## Set exercise
Copy every line of the data exactly, leaving nothing out.
#### Information supplied ####
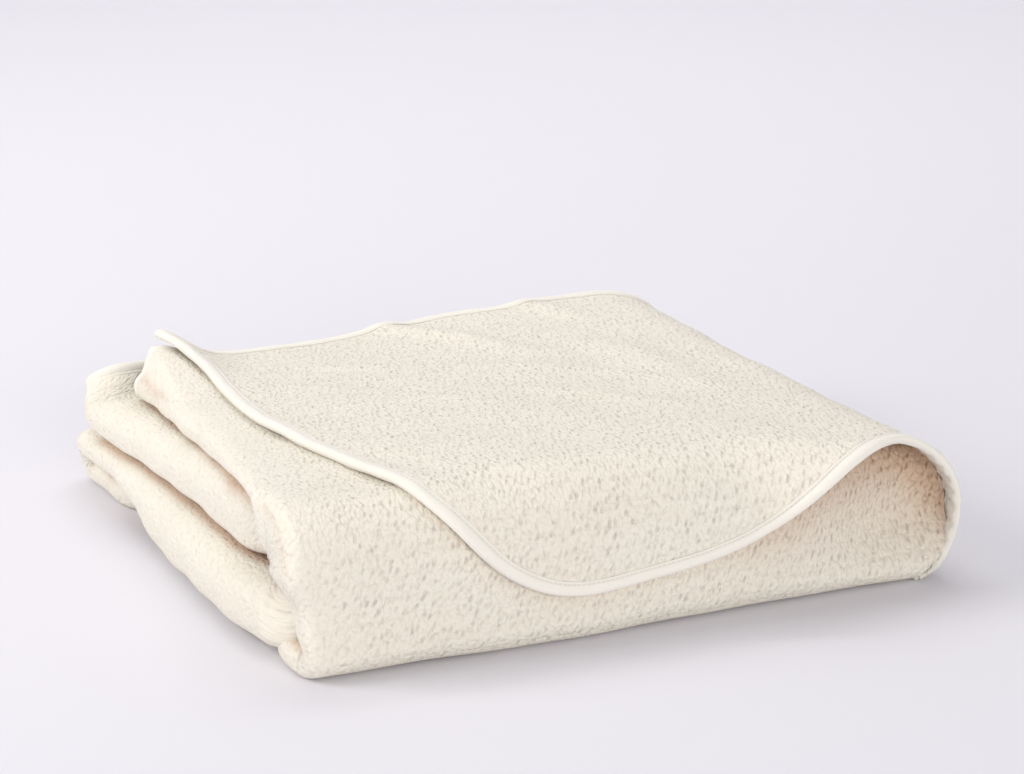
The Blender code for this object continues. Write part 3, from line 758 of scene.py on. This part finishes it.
# only the edge that hangs in front counts, and of the curl's edge only its upper half
edge = edge[(edge[:, 1] < 0.03) & (edge[:, 2] > 0.06 * ramp(edge[:, 0], 0.33, 0.04))]
edge = edge[np.argsort(edge[:, 0])]
edge_z = np.interp(strip_points[:, 0], edge[:, 0], edge[:, 2])
below = np.maximum(edge_z - strip_points[:, 2], 0)
strength = ramp(strip_points[:, 0], *SHADE_GROWS)
front_painted_shade = (SHADE + strength) * np.exp(-((below / (SHADE_DEEP + SHADE_DEEPER * strength)) ** 2))
front_painted_shade *= (strip_points[:, 1] < SHADE_BACK) * ramp(strip_points[:, 0], *SHADE_LEFT)
strip_painted_shade = np.clip(np.maximum(strip_fold[:, 0], front_painted_shade), 0, 1)
under = np.arange(len(flap_points)) >= len(flap_points) // 2
curl_share = ramp(flap_points[:, 0], *CURL_FROM)
curl_painted_shade = CURL_SHADE * curl_share * ramp(flap_points[:, 2], *CURL_SHADE_Z)
flap_painted_shade = under * (UNDER_SHADE * (1 - curl_share) + curl_painted_shade)

print("warm points of the cloth:", int((strip_painted_shade > 0.5).sum() + (flap_painted_shade > 0.5).sum()))

# %% The cloth as one mesh
count = len(strip_points)
cloth = soft_object(
    "throw_cloth",
    np.vstack([strip_points, flap_points]),
    np.vstack([strip_flat, flap_flat]),
    strip_faces + [[i + count for i in face] for face in flap_faces],
    cream,
    warmth=np.concatenate([strip_painted_shade, flap_painted_shade]),
    looseness=np.concatenate([strip_fold[:, 1], np.zeros(len(flap_points))]),
)
print("cloth faces:", len(cloth.data.polygons))

# %% [markdown]
# ## The binding
#
# The tape is folded over the edge of the cloth and sewn through. Seen from above it is a smooth round edge,
# then a shallow groove where the stitches pull it down, then its thin inner edge. That profile is swept
# along the outline of the flap and over the two ends of the strip. The profile has an outer and an inner
# side, so the tape is a real thin solid.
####
## Answer
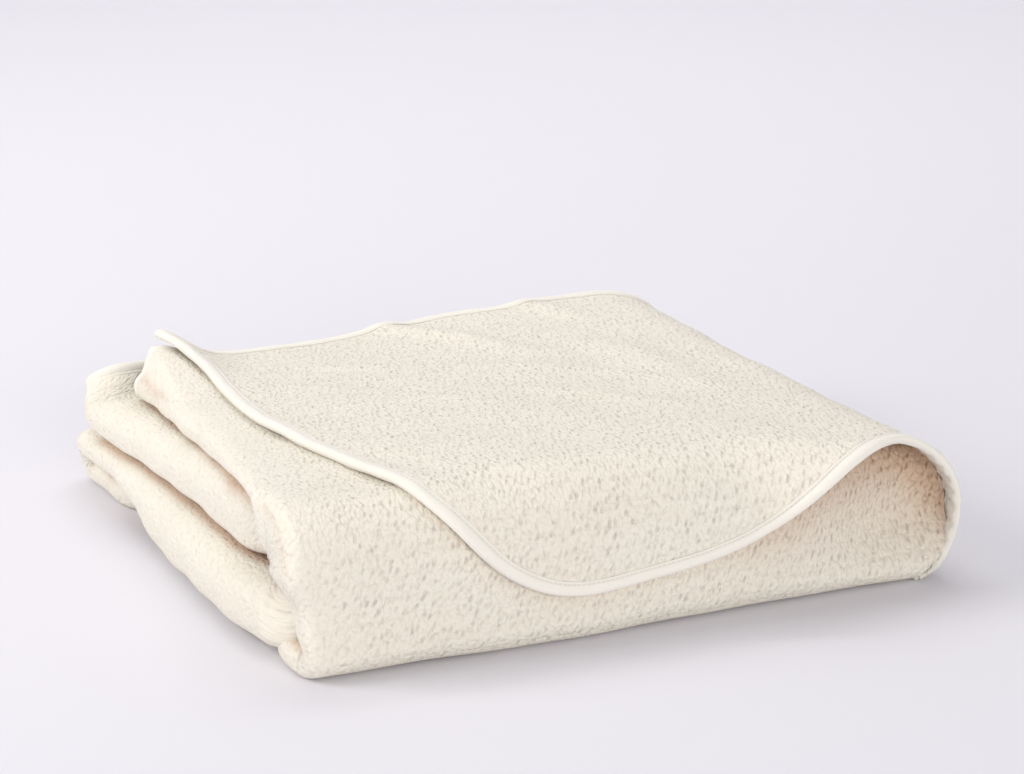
The Blender code for this object continues. Write part 3, from line 758 of scene.py on. This part finishes it.
# only the edge that hangs in front counts, and of the curl's edge only its upper half
edge = edge[(edge[:, 1] < 0.03) & (edge[:, 2] > 0.06 * ramp(edge[:, 0], 0.33, 0.04))]
edge = edge[np.argsort(edge[:, 0])]
edge_z = np.interp(strip_points[:, 0], edge[:, 0], edge[:, 2])
below = np.maximum(edge_z - strip_points[:, 2], 0)
strength = ramp(strip_points[:, 0], *SHADE_GROWS)
front_painted_shade = (SHADE + strength) * np.exp(-((below / (SHADE_DEEP + SHADE_DEEPER * strength)) ** 2))
front_painted_shade *= (strip_points[:, 1] < SHADE_BACK) * ramp(strip_points[:, 0], *SHADE_LEFT)
strip_painted_shade = np.clip(np.maximum(strip_fold[:, 0], front_painted_shade), 0, 1)
under = np.arange(len(flap_points)) >= len(flap_points) // 2
curl_share = ramp(flap_points[:, 0], *CURL_FROM)
curl_painted_shade = CURL_SHADE * curl_share * ramp(flap_points[:, 2], *CURL_SHADE_Z)
flap_painted_shade = under * (UNDER_SHADE * (1 - curl_share) + curl_painted_shade)

print("warm points of the cloth:", int((strip_painted_shade > 0.5).sum() + (flap_painted_shade > 0.5).sum()))

# %% The cloth as one mesh
count = len(strip_points)
cloth = soft_object(
    "throw_cloth",
    np.vstack([strip_points, flap_points]),
    np.vstack([strip_flat, flap_flat]),
    strip_faces + [[i + count for i in face] for face in flap_faces],
    cream,
    warmth=np.concatenate([strip_painted_shade, flap_painted_shade]),
    looseness=np.concatenate([strip_fold[:, 1], np.zeros(len(flap_points))]),
)
print("cloth faces:", len(cloth.data.polygons))

# %% [markdown]
# ## The binding
#
# The tape is folded over the edge of the cloth and sewn through. Seen from above it is a smooth round edge,
# then a shallow groove where the stitches pull it down, then its thin inner edge. That profile is swept
# along the outline of the flap and over the two ends of the strip. The profile has an outer and an inner
# side, so the tape is a real thin solid.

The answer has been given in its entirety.